Enter the mysterious Aisha (Zoë Saldana), who offers to help the Losers get revenge. Max has even more evil schemes in store for them to unravel; this time it involves a bomb that makes an entire island disappear into itself. His plans are evil, but as played by Patric, he's more an irritating jerk than a malevolent mastermind.

The Losers have their missions, fights, and shootouts, which are over-the-top and unbelievable, with the latter winning out more often than not. Upon their first meeting, Clay and Aishia get into a bare-knuckle brawl in a hotel room, alternating poses between pain and foreplay. The entire room spontaneously catches fire for no apparent reason beyond the supposed stylishness of two people fighting in a room that's ablaze.

The opening sequence of the squad's mission in Bolivia sets the stylized tone, as shot enemies instantly enter freeze frame, rapid edits showcase proficiency with technique and lose the sense of things as they happen, and the Losers outrun a massive fireball in a school bus full of kids.

Director Sylvain White substitutes excess for involvement, and even has a scene of the sextet walking toward the camera in slow motion. That's an annoyance, but worse are a heist in broad daylight on a busy street, during which Clay and Roque fire weapons about 100 feet away from armed guards who never notice, and the final confrontation at the Port of Los Angeles, during which Pooch miraculously heals from gunshot wounds to the legs and a motorcycle appears in a crate only for the purpose of using it later on.

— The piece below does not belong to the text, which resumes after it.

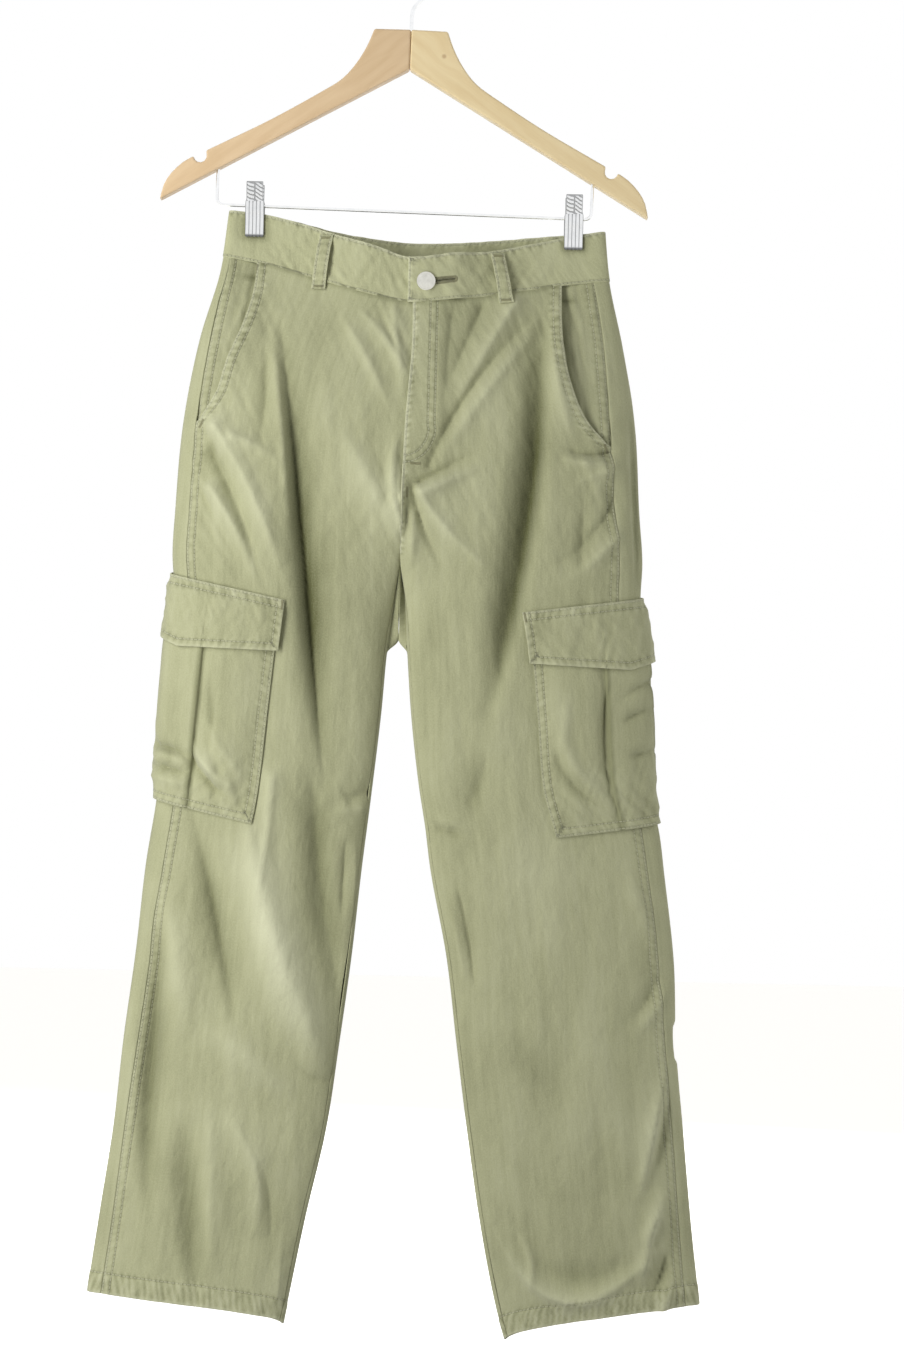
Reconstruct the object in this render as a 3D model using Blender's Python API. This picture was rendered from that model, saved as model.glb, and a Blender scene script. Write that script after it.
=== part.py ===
"""Cargo trousers hung by two clips from a wooden hanger, at real size.

+X is the wearer's left, -Y the front of the trousers, +Z up. The origin is the inside top of the
hanger's hook, where a rail carries it. Sizes and tables are in millimetres."""
import math
from collections import namedtuple

import bmesh
import bpy
from mathutils import Vector

MM = 0.001

# Cloth and seams
CLOTH = 1.2              # wall of one layer of twill
HEM_CLOTH = 2.2          # the turned-up hem
BAND_CLOTH = 2.4         # waistband, two layers and its stiffening
LOOP_CLOTH = 1.6
FLAP_CLOTH = 1.6
SEAM_GAP = 0.3           # between pieces that are sewn edge to edge
BAND_GAP = 0.8           # under the waistband, whose wall leans as it goes round the waist
INSEAM_GAP = 1.8         # on the inseam, where both walls lean round the inner edge
CROTCH_GAP = 1.8         # between mid-surfaces where the two sides meet face to face
LAY_GAP = 0.8            # between pieces that lie on each other

# How the hung cloth opens out between the waist and the hip
ROLL = 0.44              # share of a leg's width over which its edge rounds away
BAND_ROLL = 6.0          # the same for the flat waistband, a length
PINCH = 1.6              # half the distance between the layers under a clip
SIDE_SWELL = 1.8         # the band opens this much again outside the clips
WAIST_SWELL = {"front": 17.0, "back": 9.0}
WAIST_Z = -270.0
BAND_SIDE_Z = {"right": -265.0, "left": -275.0}     # the band's middle where it turns at the sides
HIP_Z = -410.0
FORK_ROUND = {"front": (-515.0, -602.0), "back": (-572.0, -634.0)}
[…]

The main issue is that the context of slam-bang but hollow action completely overshadows the content of a ragtag squad. Each of the members, even in their prototypical form, has a certain charm. Part of it is familiarity, and another is casting. The actors play these parts with teeth, while the movie serves to systematically pull them.

Any generic group of never-do-wells can cause mayhem and destruction, and The Losers fails to make its company of scoundrels more special than just any group.